* [TASK REQUIREMENTS]: Return the full listing exactly as it is written.

◆ ◆ ◆ ◆

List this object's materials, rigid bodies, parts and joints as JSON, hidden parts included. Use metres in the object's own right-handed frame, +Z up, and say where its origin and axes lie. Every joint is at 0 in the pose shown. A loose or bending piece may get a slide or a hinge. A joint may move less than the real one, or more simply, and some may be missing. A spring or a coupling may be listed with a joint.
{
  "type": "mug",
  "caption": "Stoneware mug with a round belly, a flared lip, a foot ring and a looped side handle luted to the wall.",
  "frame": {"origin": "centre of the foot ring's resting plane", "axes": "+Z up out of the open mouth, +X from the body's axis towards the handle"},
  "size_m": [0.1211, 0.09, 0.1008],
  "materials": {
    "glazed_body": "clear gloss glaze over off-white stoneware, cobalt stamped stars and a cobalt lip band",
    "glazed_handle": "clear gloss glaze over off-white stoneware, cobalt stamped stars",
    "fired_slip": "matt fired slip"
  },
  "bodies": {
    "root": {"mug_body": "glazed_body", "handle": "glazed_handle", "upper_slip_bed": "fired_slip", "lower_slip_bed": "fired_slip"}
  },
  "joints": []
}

◆ ◆ ◆ ◆

* [TASK ANSWER]:
List this object's materials, rigid bodies, parts and joints as JSON, hidden parts included. Use metres in the object's own right-handed frame, +Z up, and say where its origin and axes lie. Every joint is at 0 in the pose shown. A loose or bending piece may get a slide or a hinge. A joint may move less than the real one, or more simply, and some may be missing. A spring or a coupling may be listed with a joint.
{
  "type": "mug",
  "caption": "Stoneware mug with a round belly, a flared lip, a foot ring and a looped side handle luted to the wall.",
  "frame": {"origin": "centre of the foot ring's resting plane", "axes": "+Z up out of the open mouth, +X from the body's axis towards the handle"},
  "size_m": [0.1211, 0.09, 0.1008],
  "materials": {
    "glazed_body": "clear gloss glaze over off-white stoneware, cobalt stamped stars and a cobalt lip band",
    "glazed_handle": "clear gloss glaze over off-white stoneware, cobalt stamped stars",
    "fired_slip": "matt fired slip"
  },
  "bodies": {
    "root": {"mug_body": "glazed_body", "handle": "glazed_handle", "upper_slip_bed": "fired_slip", "lower_slip_bed": "fired_slip"}
  },
  "joints": []
}